# GIVEN TASK:
All of the data below should be written out exactly.

• • • • •

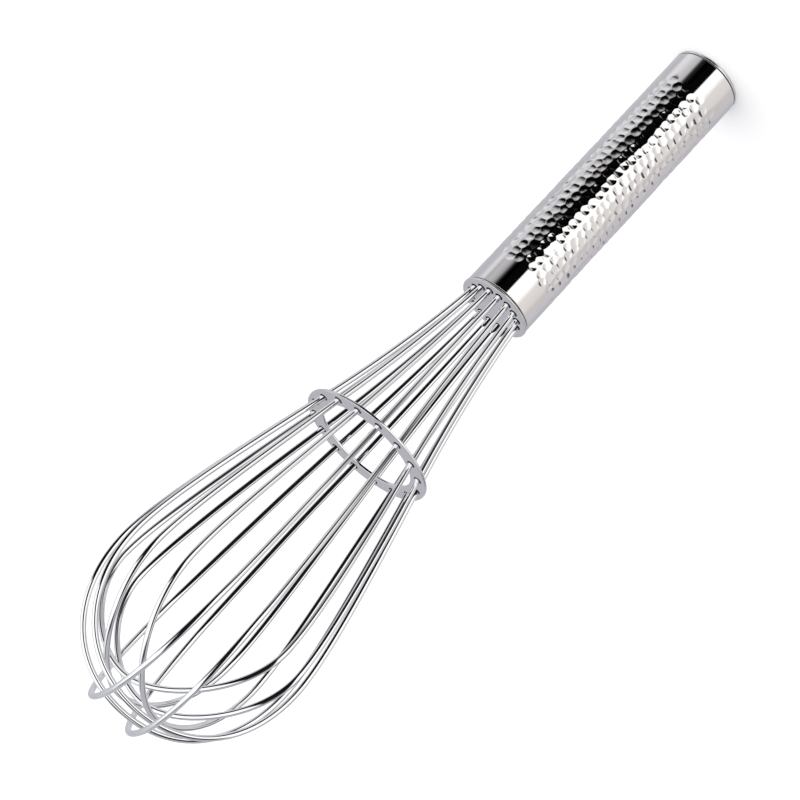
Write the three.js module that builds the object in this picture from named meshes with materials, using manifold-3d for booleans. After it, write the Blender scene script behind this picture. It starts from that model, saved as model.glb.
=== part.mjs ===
// Balloon whisk: a hammered-steel tube handle, eight sprung wire loops and a spreader ring.
// Millimetres, +Z up. The whisk stands on the butt of its handle, with its axis on Z.

import * as THREE from 'three';
import { mergeVertices } from 'three/addons/utils/BufferGeometryUtils.js';
import Module from 'manifold-3d';

const manifoldLibrary = await Module();
manifoldLibrary.setup();

// Handle
const HANDLE_RADIUS = 12.7;
const HANDLE_WALL = 0.6;
const SEAM_GAP = 0.3;
const FIT_GAP = 0.3;
const EDGE_CHAMFER = 0.25;
const ROUND_SEGMENTS = 48;

// End cap, at the bottom
const CAP_THICKNESS = 0.9;
const CAP_SKIRT_DEPTH = 7;
const CAP_SKIRT_WALL = 0.6;

// Wire collar, at the mouth of the handle
const COLLAR_FACE_Z = 115.3;
const COLLAR_FLANGE_THICKNESS = 0.7;
const COLLAR_FLANGE_RADIUS = 12.95;
const COLLAR_INSERT_DEPTH = 3.2;
const COLLAR_HOLE_CIRCLE = 9.45;

// Resin core, under the collar
const RESIN_BOTTOM_Z = 90;

// Wires
const WIRE_DIAMETER = 2.0;
const WIRE_HOLE_DIAMETER = 2.7;
const WIRE_SIDES = 8;
const WIRE_STEPS = 76;
const WIRE_COUNT = 16;
const WIRE_END_Z = 94;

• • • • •

# ANSWER TO THIS TASK:
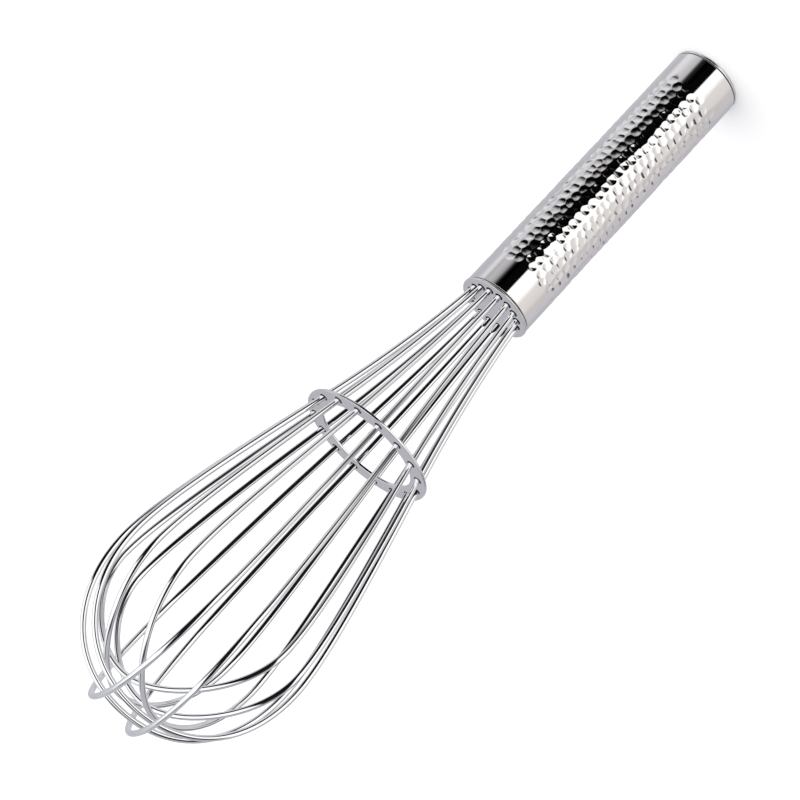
Write the three.js module that builds the object in this picture from named meshes with materials, using manifold-3d for booleans. After it, write the Blender scene script behind this picture. It starts from that model, saved as model.glb.
=== part.mjs ===
// Balloon whisk: a hammered-steel tube handle, eight sprung wire loops and a spreader ring.
// Millimetres, +Z up. The whisk stands on the butt of its handle, with its axis on Z.

import * as THREE from 'three';
import { mergeVertices } from 'three/addons/utils/BufferGeometryUtils.js';
import Module from 'manifold-3d';

const manifoldLibrary = await Module();
manifoldLibrary.setup();

// Handle
const HANDLE_RADIUS = 12.7;
const HANDLE_WALL = 0.6;
const SEAM_GAP = 0.3;
const FIT_GAP = 0.3;
const EDGE_CHAMFER = 0.25;
const ROUND_SEGMENTS = 48;

// End cap, at the bottom
const CAP_THICKNESS = 0.9;
const CAP_SKIRT_DEPTH = 7;
const CAP_SKIRT_WALL = 0.6;

// Wire collar, at the mouth of the handle
const COLLAR_FACE_Z = 115.3;
const COLLAR_FLANGE_THICKNESS = 0.7;
const COLLAR_FLANGE_RADIUS = 12.95;
const COLLAR_INSERT_DEPTH = 3.2;
const COLLAR_HOLE_CIRCLE = 9.45;

// Resin core, under the collar
const RESIN_BOTTOM_Z = 90;

// Wires
const WIRE_DIAMETER = 2.0;
const WIRE_HOLE_DIAMETER = 2.7;
const WIRE_SIDES = 8;
const WIRE_STEPS = 76;
const WIRE_COUNT = 16;
const WIRE_END_Z = 94;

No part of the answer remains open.